* **Problem details**
Begin with the first line of the listing and quote every line through the one containing "const BORE_R = SEAT_R"; give only those lines.

* **Stored data**
● ● ●

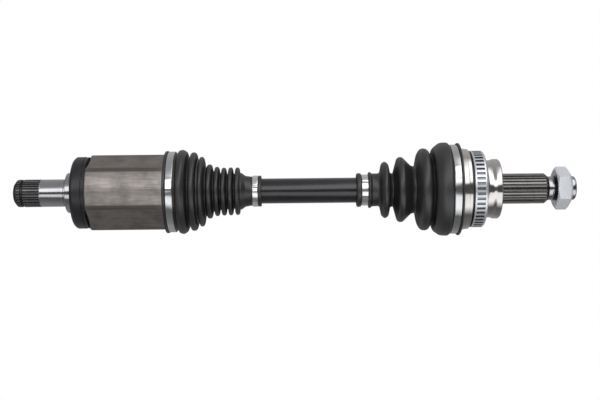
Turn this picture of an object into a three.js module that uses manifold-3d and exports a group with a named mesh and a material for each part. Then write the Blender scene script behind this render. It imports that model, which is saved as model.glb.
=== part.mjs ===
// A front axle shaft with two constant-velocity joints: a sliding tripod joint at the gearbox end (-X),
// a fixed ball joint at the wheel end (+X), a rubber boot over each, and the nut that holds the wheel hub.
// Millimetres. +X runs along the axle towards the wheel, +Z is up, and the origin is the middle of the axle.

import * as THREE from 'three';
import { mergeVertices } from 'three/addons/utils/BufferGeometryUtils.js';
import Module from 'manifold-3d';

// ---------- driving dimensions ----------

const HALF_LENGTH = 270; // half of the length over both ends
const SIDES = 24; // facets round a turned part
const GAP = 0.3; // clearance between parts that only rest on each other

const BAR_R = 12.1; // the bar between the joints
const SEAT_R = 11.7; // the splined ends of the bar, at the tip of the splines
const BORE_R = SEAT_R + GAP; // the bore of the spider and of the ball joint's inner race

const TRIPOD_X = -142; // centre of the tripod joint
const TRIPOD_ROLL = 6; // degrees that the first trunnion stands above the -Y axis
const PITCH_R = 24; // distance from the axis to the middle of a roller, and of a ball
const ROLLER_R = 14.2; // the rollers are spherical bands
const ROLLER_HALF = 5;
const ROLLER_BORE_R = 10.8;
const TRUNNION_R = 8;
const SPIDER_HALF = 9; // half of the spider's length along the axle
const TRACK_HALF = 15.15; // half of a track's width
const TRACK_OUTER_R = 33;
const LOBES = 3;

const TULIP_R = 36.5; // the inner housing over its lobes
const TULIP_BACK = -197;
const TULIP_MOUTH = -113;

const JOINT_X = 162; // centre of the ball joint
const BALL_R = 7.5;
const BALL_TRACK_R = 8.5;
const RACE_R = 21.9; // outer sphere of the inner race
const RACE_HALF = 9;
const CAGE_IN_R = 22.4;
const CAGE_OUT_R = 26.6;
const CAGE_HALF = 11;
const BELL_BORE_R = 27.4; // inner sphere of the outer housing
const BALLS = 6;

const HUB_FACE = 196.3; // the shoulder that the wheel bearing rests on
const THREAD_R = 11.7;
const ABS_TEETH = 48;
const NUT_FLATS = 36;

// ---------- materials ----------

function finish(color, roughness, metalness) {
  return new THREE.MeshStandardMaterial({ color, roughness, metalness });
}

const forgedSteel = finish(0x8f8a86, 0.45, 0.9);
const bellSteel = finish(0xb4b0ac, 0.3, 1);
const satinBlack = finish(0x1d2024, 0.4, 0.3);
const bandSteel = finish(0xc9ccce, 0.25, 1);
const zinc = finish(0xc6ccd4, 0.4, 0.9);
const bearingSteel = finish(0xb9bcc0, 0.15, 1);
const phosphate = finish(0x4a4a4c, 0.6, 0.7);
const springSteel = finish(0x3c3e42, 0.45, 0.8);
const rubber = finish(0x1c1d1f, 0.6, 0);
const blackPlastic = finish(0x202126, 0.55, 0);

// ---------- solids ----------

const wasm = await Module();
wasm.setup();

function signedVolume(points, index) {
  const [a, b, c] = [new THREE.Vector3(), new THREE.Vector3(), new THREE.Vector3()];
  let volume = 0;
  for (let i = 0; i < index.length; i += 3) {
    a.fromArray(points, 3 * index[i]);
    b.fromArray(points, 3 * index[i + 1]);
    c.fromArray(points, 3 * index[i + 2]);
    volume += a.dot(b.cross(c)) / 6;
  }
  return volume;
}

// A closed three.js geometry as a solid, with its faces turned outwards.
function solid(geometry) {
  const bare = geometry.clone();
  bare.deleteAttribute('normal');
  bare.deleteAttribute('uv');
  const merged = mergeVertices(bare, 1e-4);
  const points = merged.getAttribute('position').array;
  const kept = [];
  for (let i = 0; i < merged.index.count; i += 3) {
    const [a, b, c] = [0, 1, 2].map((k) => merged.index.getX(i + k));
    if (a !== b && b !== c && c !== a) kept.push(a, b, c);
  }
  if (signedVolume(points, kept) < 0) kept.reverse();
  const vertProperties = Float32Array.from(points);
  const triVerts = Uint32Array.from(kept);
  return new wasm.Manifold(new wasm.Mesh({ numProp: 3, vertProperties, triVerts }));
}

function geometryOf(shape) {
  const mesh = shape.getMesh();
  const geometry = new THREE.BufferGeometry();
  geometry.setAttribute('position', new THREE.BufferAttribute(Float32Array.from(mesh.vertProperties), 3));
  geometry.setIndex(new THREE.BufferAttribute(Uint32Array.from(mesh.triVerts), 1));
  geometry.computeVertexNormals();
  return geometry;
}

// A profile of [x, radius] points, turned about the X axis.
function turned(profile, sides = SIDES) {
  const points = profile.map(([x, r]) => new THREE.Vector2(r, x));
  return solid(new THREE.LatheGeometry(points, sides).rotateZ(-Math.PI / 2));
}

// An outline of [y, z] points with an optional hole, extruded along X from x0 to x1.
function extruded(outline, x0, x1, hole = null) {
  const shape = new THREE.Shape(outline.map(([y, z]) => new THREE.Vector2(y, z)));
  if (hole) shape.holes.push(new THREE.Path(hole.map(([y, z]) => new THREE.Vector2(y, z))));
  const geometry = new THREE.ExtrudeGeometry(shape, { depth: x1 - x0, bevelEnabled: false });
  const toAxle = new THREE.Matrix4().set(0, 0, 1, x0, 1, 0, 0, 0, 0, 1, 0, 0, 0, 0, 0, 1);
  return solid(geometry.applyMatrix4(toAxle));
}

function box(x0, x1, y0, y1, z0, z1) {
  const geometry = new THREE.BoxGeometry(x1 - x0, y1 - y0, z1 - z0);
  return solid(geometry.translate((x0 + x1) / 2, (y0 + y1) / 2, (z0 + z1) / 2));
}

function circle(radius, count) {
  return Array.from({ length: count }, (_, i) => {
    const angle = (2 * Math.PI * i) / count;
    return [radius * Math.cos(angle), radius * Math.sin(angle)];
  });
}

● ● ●

* **Finished task**
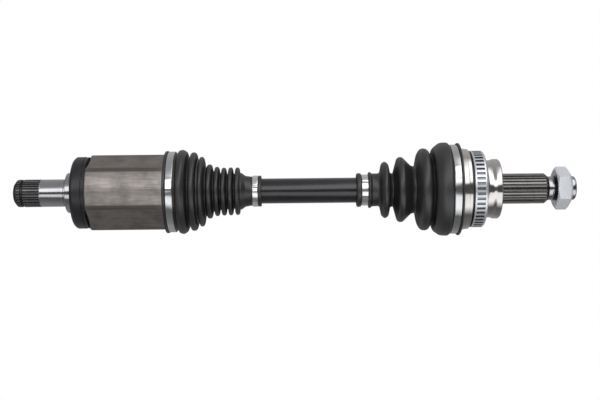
Turn this picture of an object into a three.js module that uses manifold-3d and exports a group with a named mesh and a material for each part. Then write the Blender scene script behind this render. It imports that model, which is saved as model.glb.
=== part.mjs ===
// A front axle shaft with two constant-velocity joints: a sliding tripod joint at the gearbox end (-X),
// a fixed ball joint at the wheel end (+X), a rubber boot over each, and the nut that holds the wheel hub.
// Millimetres. +X runs along the axle towards the wheel, +Z is up, and the origin is the middle of the axle.

import * as THREE from 'three';
import { mergeVertices } from 'three/addons/utils/BufferGeometryUtils.js';
import Module from 'manifold-3d';

// ---------- driving dimensions ----------

const HALF_LENGTH = 270; // half of the length over both ends
const SIDES = 24; // facets round a turned part
const GAP = 0.3; // clearance between parts that only rest on each other

const BAR_R = 12.1; // the bar between the joints
const SEAT_R = 11.7; // the splined ends of the bar, at the tip of the splines
const BORE_R = SEAT_R + GAP; // the bore of the spider and of the ball joint's inner race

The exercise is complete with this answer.